I haven’t seen the Blue Puttees or the Highlanders, yet.
That’s not quite true. Someone sent me by email some shots of the exteriors and interiors of these vessels. Inside, they looked like they were designed for a Donald Trump penthouse.
I don’t know what we’ll be sailing on in 2012, but sure as hell in 2013, assuming we’re all still here, we’ll be zipping across the Gulf in intercontinental marine ferries capable of carrying 10,000 passengers and 3,000 cars, and making the trip in 35 minutes.
The interesting thing is that we’ll still need two of whatever it is making two trips a day and we’ll still have backups in Glace Bay and lineups in Rose Blanche — that’s where the new terminals will be.
Sound far-fetched? My first trip to the mainland with my parents was on a vessel that took three or four cars lashed to the hatches. It made one trip a day. Now we’re talking 1,000 passengers and 500 vehicles on each of those two vessels running practically full out. So, what do you think is just around the corner?
At the same time, come to think of it, we were crossing the Exploits River on a raft attached to a steel cable and lashed to a motorboat for power. That contraption took, if memory serves me right, two cars and swung down the river almost to Gander Bay when the cable stretched to its maximum flexibility.
It took a while to get two — or it might have been four — cars across to the other side. I can’t even begin to estimate how many vehicles cross the bridge today in that same length of time.
And while I’m at it, at one point we put our car on a freight train in Clarenville and got off at Gambo. Sometime later, we had to take a no-masted schooner from Charlottetown, B.B., to Bunyan’s Cove and pick up the road to the rest of the East Coast from there.
As far as I’m concerned, the Golden Age of travel between Newfoundland and Nova Scotia was during the heyday of the William Carson.
She was like nothing we had ever seen before on the Gulf run. She was big and beautiful and most wonderfully appointed. When we poor Newfoundlanders first set foot on her, we thought we had landed in the lap of luxury.
So what if the cooks in the cafeteria were bare-armed and hairier than your average great ape. So what if the meat was often green, the coffee bitter, the tea cold and the milk sour. This, my son, was the William Carson and nothing afloat could touch her!
A friend described a trip on the Carson as a cultural experience, and indeed it was. Few people bothered with the unnecessary expense of a stateroom, even if one had been available.
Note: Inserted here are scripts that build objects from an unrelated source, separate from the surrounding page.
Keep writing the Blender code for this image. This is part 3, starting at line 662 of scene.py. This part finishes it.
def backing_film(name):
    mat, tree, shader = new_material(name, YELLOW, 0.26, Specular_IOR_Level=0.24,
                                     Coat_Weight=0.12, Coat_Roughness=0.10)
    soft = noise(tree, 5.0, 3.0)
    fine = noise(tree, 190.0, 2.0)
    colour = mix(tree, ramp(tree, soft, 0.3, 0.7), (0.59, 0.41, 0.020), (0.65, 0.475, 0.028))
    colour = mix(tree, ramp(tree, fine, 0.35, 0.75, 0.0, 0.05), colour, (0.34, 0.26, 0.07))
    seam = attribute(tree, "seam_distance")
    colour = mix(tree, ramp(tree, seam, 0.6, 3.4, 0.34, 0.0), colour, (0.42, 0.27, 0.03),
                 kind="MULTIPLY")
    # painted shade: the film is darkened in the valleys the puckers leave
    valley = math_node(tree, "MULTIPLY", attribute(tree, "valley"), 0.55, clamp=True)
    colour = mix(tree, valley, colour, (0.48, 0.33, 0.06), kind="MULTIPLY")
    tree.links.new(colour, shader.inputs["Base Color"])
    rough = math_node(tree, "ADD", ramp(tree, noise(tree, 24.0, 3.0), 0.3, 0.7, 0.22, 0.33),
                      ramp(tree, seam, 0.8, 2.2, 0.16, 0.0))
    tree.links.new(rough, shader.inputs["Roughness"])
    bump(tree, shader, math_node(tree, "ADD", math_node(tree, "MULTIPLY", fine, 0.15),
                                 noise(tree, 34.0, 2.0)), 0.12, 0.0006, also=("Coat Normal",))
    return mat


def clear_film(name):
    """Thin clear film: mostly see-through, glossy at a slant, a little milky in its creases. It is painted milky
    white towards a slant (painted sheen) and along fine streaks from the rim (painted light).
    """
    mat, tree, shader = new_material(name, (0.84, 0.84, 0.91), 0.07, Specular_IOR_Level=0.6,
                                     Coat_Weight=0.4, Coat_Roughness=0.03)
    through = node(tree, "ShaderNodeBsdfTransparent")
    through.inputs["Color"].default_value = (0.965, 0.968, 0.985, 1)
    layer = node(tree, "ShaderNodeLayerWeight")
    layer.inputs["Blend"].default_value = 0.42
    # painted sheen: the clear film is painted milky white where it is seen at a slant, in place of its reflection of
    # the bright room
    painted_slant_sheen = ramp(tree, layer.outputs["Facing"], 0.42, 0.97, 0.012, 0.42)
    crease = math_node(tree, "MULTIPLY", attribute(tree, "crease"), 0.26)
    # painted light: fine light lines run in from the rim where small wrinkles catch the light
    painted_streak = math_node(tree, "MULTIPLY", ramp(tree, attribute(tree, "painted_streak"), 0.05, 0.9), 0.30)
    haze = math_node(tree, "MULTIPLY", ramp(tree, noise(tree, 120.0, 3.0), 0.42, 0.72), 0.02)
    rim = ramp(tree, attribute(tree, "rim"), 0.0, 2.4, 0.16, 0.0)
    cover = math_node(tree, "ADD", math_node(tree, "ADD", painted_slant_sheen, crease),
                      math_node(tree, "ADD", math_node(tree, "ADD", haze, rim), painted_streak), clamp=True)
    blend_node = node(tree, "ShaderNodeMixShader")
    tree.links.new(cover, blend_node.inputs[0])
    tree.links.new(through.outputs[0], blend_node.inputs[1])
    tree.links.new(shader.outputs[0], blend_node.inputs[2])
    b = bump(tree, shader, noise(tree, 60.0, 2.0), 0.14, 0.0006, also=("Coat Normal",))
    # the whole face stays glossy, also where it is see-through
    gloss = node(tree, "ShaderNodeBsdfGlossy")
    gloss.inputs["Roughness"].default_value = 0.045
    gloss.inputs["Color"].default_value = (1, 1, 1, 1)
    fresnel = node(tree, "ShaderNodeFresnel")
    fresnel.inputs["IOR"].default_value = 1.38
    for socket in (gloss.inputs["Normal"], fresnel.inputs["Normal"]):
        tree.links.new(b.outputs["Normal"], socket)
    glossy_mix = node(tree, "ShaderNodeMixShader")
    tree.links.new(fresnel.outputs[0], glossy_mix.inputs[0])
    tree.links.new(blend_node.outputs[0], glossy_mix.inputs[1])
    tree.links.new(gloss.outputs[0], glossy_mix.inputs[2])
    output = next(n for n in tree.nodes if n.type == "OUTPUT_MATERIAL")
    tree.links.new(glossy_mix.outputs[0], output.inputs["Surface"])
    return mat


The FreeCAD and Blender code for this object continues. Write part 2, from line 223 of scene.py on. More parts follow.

Some people just stretched out on the seats. There were no armrests between them to interfere with your rest.
Marine Atlantic, by another name, believed in the rights of the individual back then, and understood the needs of the common man and the common woman. So, if you had a sleeping bag but couldn’t find a seat, you simply spread out the bag on the nearest available floor space and settled in for the night.
It behooved you to stay out of the more travelled spaces so as to avoid a kick in the stomach or a boot to the head. This wouldn’t be intentional, mind you, as in more recent times, but at 3 a.m. in a rolling sea, people didn’t always have complete control over their feet.
If you were a mother travelling on her own with two toddlers, you were never alone. If one decided to use the occasion to scream mightily, as one invariably did, and the other one got seasick, as the other one invariably did, it would not be unusual for some kindly woman to come to your aid, even at 3 a.m.
“Here, my dear. Let me take this little one for a little walk while you take care of the other little one.”
Off she’d go with your child perched in her arms and smiling happily. It would never occur to you that a stranger had just walked off with one of your children. This was, after all, the Newfoundland ferry. This was the William Carson, where people stretched out on the seats and slept on the floors and gave each other a hand when it was needed.
If you’re eating at the moment, don’t read this next bit.
Admittedly, travellers on the Carson weren’t quite as sophisticated as they are now. Some of you may remember the little white napkin affairs that hung over the backs of the seats. I assume they were there to soak up the oil off the heads of those who leaned back against them. All hair gets greasy while travelling.
I have observed, on occasion, travellers leaning forward and using those little white napkins to blow their noses.
In any culture, one has to take the good with the bad. No culture is all pure and pristine. Few cultures, just the same, are as bad as that. Like the transportation systems, we’ve come a long way, baby!
The Blue Puttees and the Highlanders will be a long way removed from the William Carson. As you probably know, the Carson met her end in the most honourable way possible. She went to the bottom in the ice off Labrador without loss of a single life.
But I doubt that these new vessels will attract the kind of folklore and love-hate relationship that Newfoundlanders and Labradorians shared with that wonderful old ship. She reflected our times, both good and bad, as faithfully as one could ever wish.
From the Carson to the new guys on the block, bon voyage!